## [Information provided]
────────────────

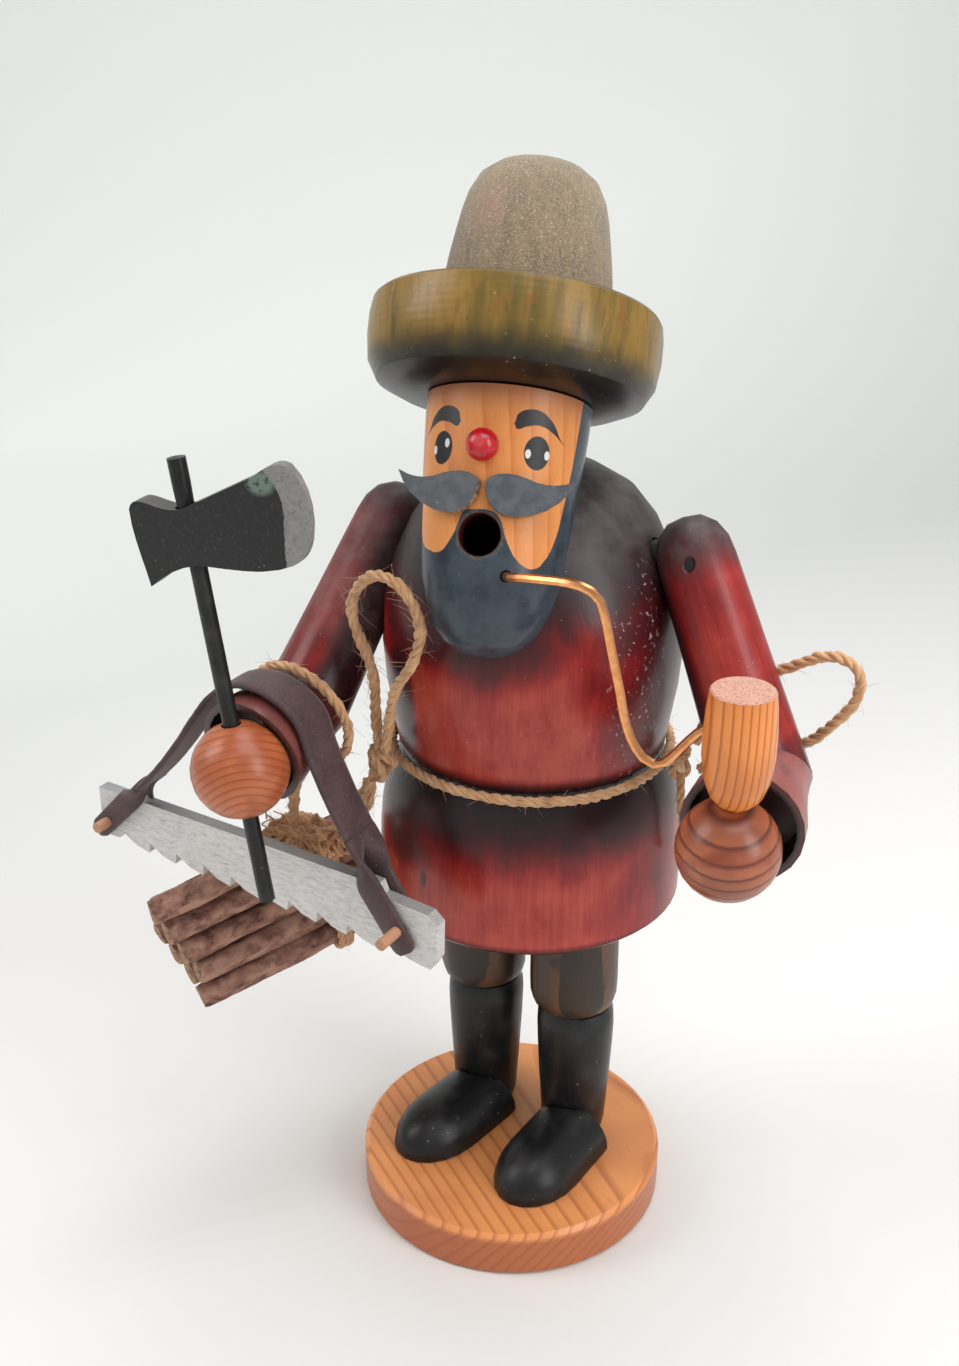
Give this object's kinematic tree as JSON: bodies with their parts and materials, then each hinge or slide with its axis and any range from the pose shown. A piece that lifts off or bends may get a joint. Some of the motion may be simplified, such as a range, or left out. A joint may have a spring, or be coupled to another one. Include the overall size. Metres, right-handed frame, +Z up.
{
  "type": "incense smoker figurine",
  "caption": "Turned wooden woodcutter smoker with axe, strap-hung saw, stick bundle and wire-stemmed pipe; the upper body lifts off the lower body.",
  "frame": {"origin": "centre of the base disc's underside, on the table", "axes": "+Z up, the figure faces -Y, its left hand is on +X"},
  "size_m": [0.1559, 0.102, 0.2331],
  "materials": {
    "varnished_pine": "clear satin varnish over pine",
    "bare_wood": "raw turned dowel",
    "black_lacquer": "black lacquer, satin, grain telegraphs",
    "olive_stain": "dark olive-brown stain, satin",
    "red_lacquer": "dark red stain and clear lacquer, darker at the edges",
    "dull_red_lacquer": "dull dark red, dusty, black inside the cuff",
    "tin": "thin tinned sheet",
    "painted_face": "clear-lacquered wood with painted eyes, brows and blue-grey beard",
    "cherry_gloss": "glossy red paint",
    "blue_grey_paint": "blue-grey paint, satin",
    "hat_green": "olive-green stain, satin, nearly black underneath",
    "hat_crown_dusty": "brown-olive stain under dust, matt",
    "copper_wire": "bright drawn copper wire",
    "axe_black": "black lacquer with silver-painted cutting edge",
    "saw_silver": "silver paint on thin plywood, satin",
    "leather_strap": "thin dark brown leather, matt",
    "bark": "dried twigs with bark, matt",
    "jute_twine": "twisted jute twine, hairy"
  },
  "bodies": {
    "stand": {"base_disc": "varnished_pine", "boot_right": "black_lacquer", "boot_left": "black_lacquer", "shoe_right": "black_lacquer", "shoe_left": "black_lacquer", "trouser_right": "olive_stain", "trouser_left": "olive_stain", "lower_body": "red_lacquer", "incense_plate": "tin"},
    "upper": {"upper_body": "red_lacquer", "head": "painted_face", "nose": "cherry_gloss", "moustache_right": "blue_grey_paint", "moustache_left": "blue_grey_paint", "hat_brim": "hat_green", "hat_crown": "hat_crown_dusty", "hat_dowel": "bare_wood", "upper_arm_right": "red_lacquer", "upper_arm_left": "red_lacquer", "shoulder_dowel_right": "bare_wood", "shoulder_dowel_left": "bare_wood", "forearm_right": "dull_red_lacquer", "forearm_left": "dull_red_lacquer", "wrist_dowel_right": "bare_wood", "wrist_dowel_left": "bare_wood", "hand_right": "varnished_pine", "hand_left": "varnished_pine", "pipe_bowl": "varnished_pine", "pipe_stem": "copper_wire", "axe_handle": "black_lacquer", "axe_head": "axe_black", "belt_twine": "jute_twine", "belt_knot": "jute_twine", "bow_twine": "jute_twine", "arm_loop_twine": "jute_twine", "link_twine": "jute_twine", "hip_knot": "jute_twine", "rear_loop_twine": "jute_twine"},
    "saw": {"saw_blade": "saw_silver", "saw_strap": "leather_strap", "strap_peg_inner": "bare_wood", "strap_peg_outer": "bare_wood"},
    "firewood": {"firewood_stick_1": "bark", "firewood_stick_2": "bark", "firewood_stick_3": "bark", "firewood_stick_4": "bark", "firewood_stick_5": "bark", "firewood_stick_6": "bark", "firewood_stick_7": "bark", "firewood_stick_8": "bark", "firewood_stick_9": "bark", "bundle_wrap": "jute_twine", "bundle_lashing": "jute_twine"}
  },
  "joints": [
    {"name": "lift_off", "type": "slide", "parent": "stand", "child": "upper", "axis": [0, 0, 1], "range_m": [0, 0.045]},
    {"name": "saw_swing", "type": "hinge", "parent": "upper", "child": "saw", "pos_m": [-0.03998, -0.0372, 0.122], "axis": [0, 1, 0], "range_deg": [-5, 5]},
    {"name": "firewood_swing", "type": "hinge", "parent": "upper", "child": "firewood", "pos_m": [-0.05314, -0.01922, 0.118], "axis": [0, 1, 0], "range_deg": [-2, 4]}
  ]
}
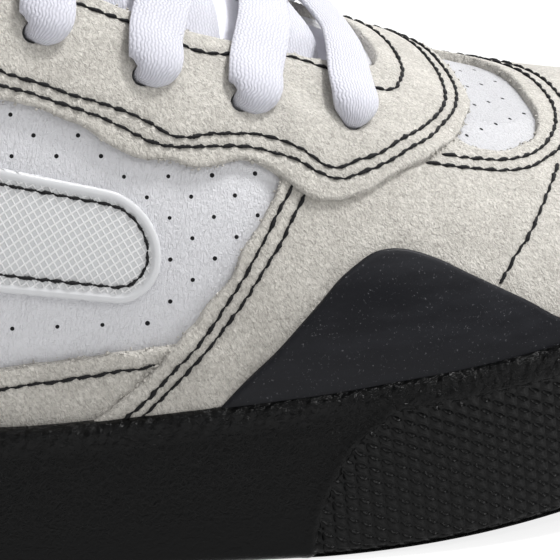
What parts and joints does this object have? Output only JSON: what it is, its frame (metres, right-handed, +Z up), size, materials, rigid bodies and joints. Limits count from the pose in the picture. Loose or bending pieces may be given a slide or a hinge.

────────────────

## [Instruction]
Restate every record exactly, leaving nothing out.

## [Exercise response]
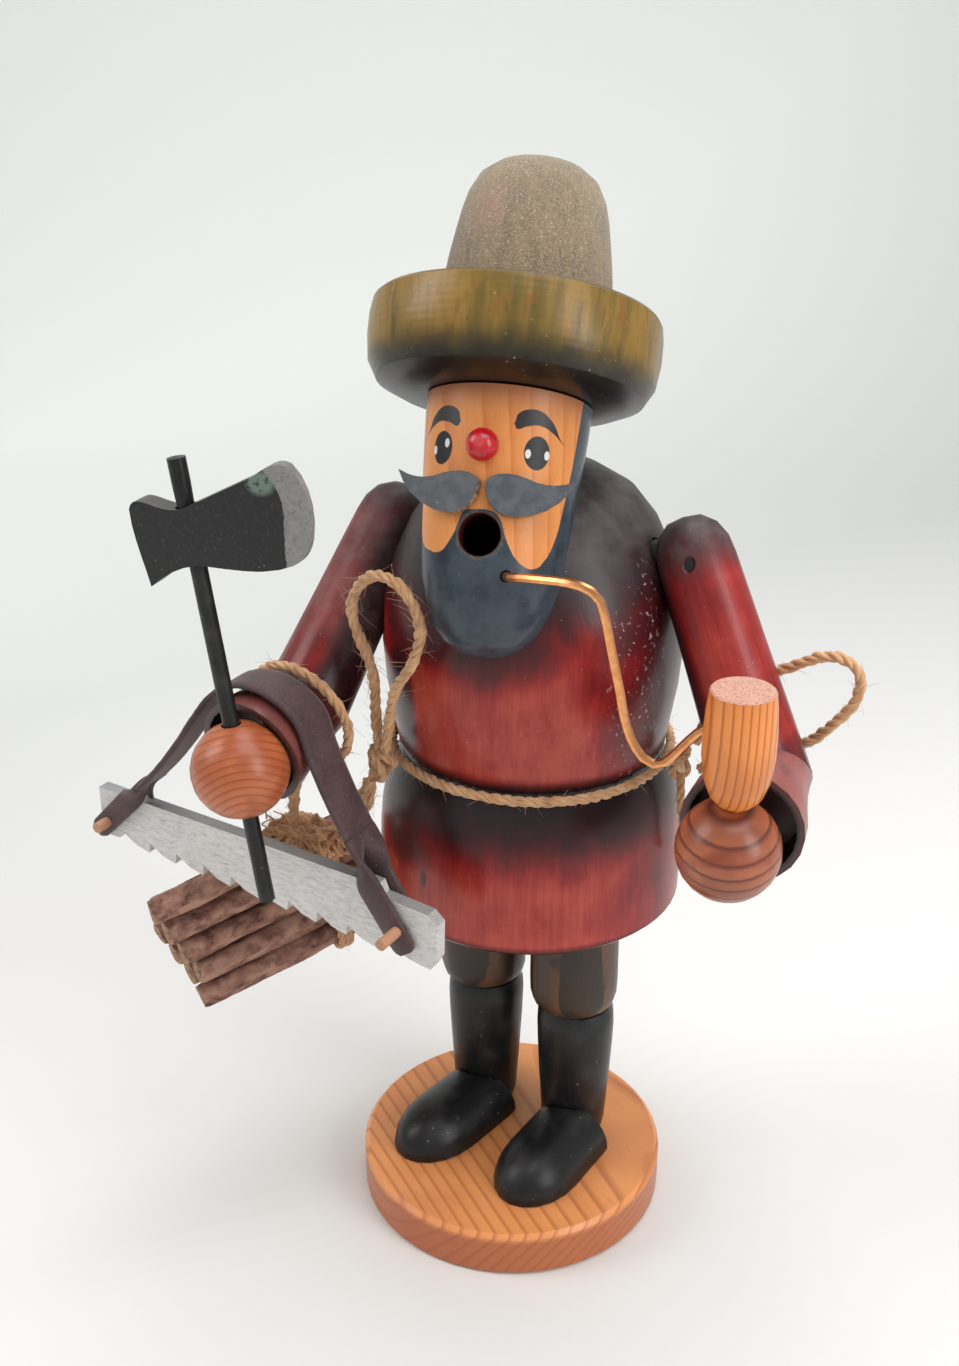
Give this object's kinematic tree as JSON: bodies with their parts and materials, then each hinge or slide with its axis and any range from the pose shown. A piece that lifts off or bends may get a joint. Some of the motion may be simplified, such as a range, or left out. A joint may have a spring, or be coupled to another one. Include the overall size. Metres, right-handed frame, +Z up.
{
  "type": "incense smoker figurine",
  "caption": "Turned wooden woodcutter smoker with axe, strap-hung saw, stick bundle and wire-stemmed pipe; the upper body lifts off the lower body.",
  "frame": {"origin": "centre of the base disc's underside, on the table", "axes": "+Z up, the figure faces -Y, its left hand is on +X"},
  "size_m": [0.1559, 0.102, 0.2331],
  "materials": {
    "varnished_pine": "clear satin varnish over pine",
    "bare_wood": "raw turned dowel",
    "black_lacquer": "black lacquer, satin, grain telegraphs",
    "olive_stain": "dark olive-brown stain, satin",
    "red_lacquer": "dark red stain and clear lacquer, darker at the edges",
    "dull_red_lacquer": "dull dark red, dusty, black inside the cuff",
    "tin": "thin tinned sheet",
    "painted_face": "clear-lacquered wood with painted eyes, brows and blue-grey beard",
    "cherry_gloss": "glossy red paint",
    "blue_grey_paint": "blue-grey paint, satin",
    "hat_green": "olive-green stain, satin, nearly black underneath",
    "hat_crown_dusty": "brown-olive stain under dust, matt",
    "copper_wire": "bright drawn copper wire",
    "axe_black": "black lacquer with silver-painted cutting edge",
    "saw_silver": "silver paint on thin plywood, satin",
    "leather_strap": "thin dark brown leather, matt",
    "bark": "dried twigs with bark, matt",
    "jute_twine": "twisted jute twine, hairy"
  },
  "bodies": {
    "stand": {"base_disc": "varnished_pine", "boot_right": "black_lacquer", "boot_left": "black_lacquer", "shoe_right": "black_lacquer", "shoe_left": "black_lacquer", "trouser_right": "olive_stain", "trouser_left": "olive_stain", "lower_body": "red_lacquer", "incense_plate": "tin"},
    "upper": {"upper_body": "red_lacquer", "head": "painted_face", "nose": "cherry_gloss", "moustache_right": "blue_grey_paint", "moustache_left": "blue_grey_paint", "hat_brim": "hat_green", "hat_crown": "hat_crown_dusty", "hat_dowel": "bare_wood", "upper_arm_right": "red_lacquer", "upper_arm_left": "red_lacquer", "shoulder_dowel_right": "bare_wood", "shoulder_dowel_left": "bare_wood", "forearm_right": "dull_red_lacquer", "forearm_left": "dull_red_lacquer", "wrist_dowel_right": "bare_wood", "wrist_dowel_left": "bare_wood", "hand_right": "varnished_pine", "hand_left": "varnished_pine", "pipe_bowl": "varnished_pine", "pipe_stem": "copper_wire", "axe_handle": "black_lacquer", "axe_head": "axe_black", "belt_twine": "jute_twine", "belt_knot": "jute_twine", "bow_twine": "jute_twine", "arm_loop_twine": "jute_twine", "link_twine": "jute_twine", "hip_knot": "jute_twine", "rear_loop_twine": "jute_twine"},
    "saw": {"saw_blade": "saw_silver", "saw_strap": "leather_strap", "strap_peg_inner": "bare_wood", "strap_peg_outer": "bare_wood"},
    "firewood": {"firewood_stick_1": "bark", "firewood_stick_2": "bark", "firewood_stick_3": "bark", "firewood_stick_4": "bark", "firewood_stick_5": "bark", "firewood_stick_6": "bark", "firewood_stick_7": "bark", "firewood_stick_8": "bark", "firewood_stick_9": "bark", "bundle_wrap": "jute_twine", "bundle_lashing": "jute_twine"}
  },
  "joints": [
    {"name": "lift_off", "type": "slide", "parent": "stand", "child": "upper", "axis": [0, 0, 1], "range_m": [0, 0.045]},
    {"name": "saw_swing", "type": "hinge", "parent": "upper", "child": "saw", "pos_m": [-0.03998, -0.0372, 0.122], "axis": [0, 1, 0], "range_deg": [-5, 5]},
    {"name": "firewood_swing", "type": "hinge", "parent": "upper", "child": "firewood", "pos_m": [-0.05314, -0.01922, 0.118], "axis": [0, 1, 0], "range_deg": [-2, 4]}
  ]
}
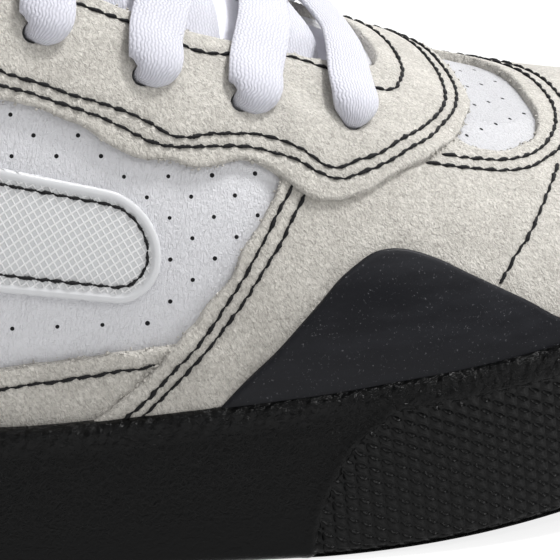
What parts and joints does this object have? Output only JSON: what it is, its frame (metres, right-handed, +Z up), size, materials, rigid bodies and joints. Limits count from the pose in the picture. Loose or bending pieces may be given a slide or a hinge.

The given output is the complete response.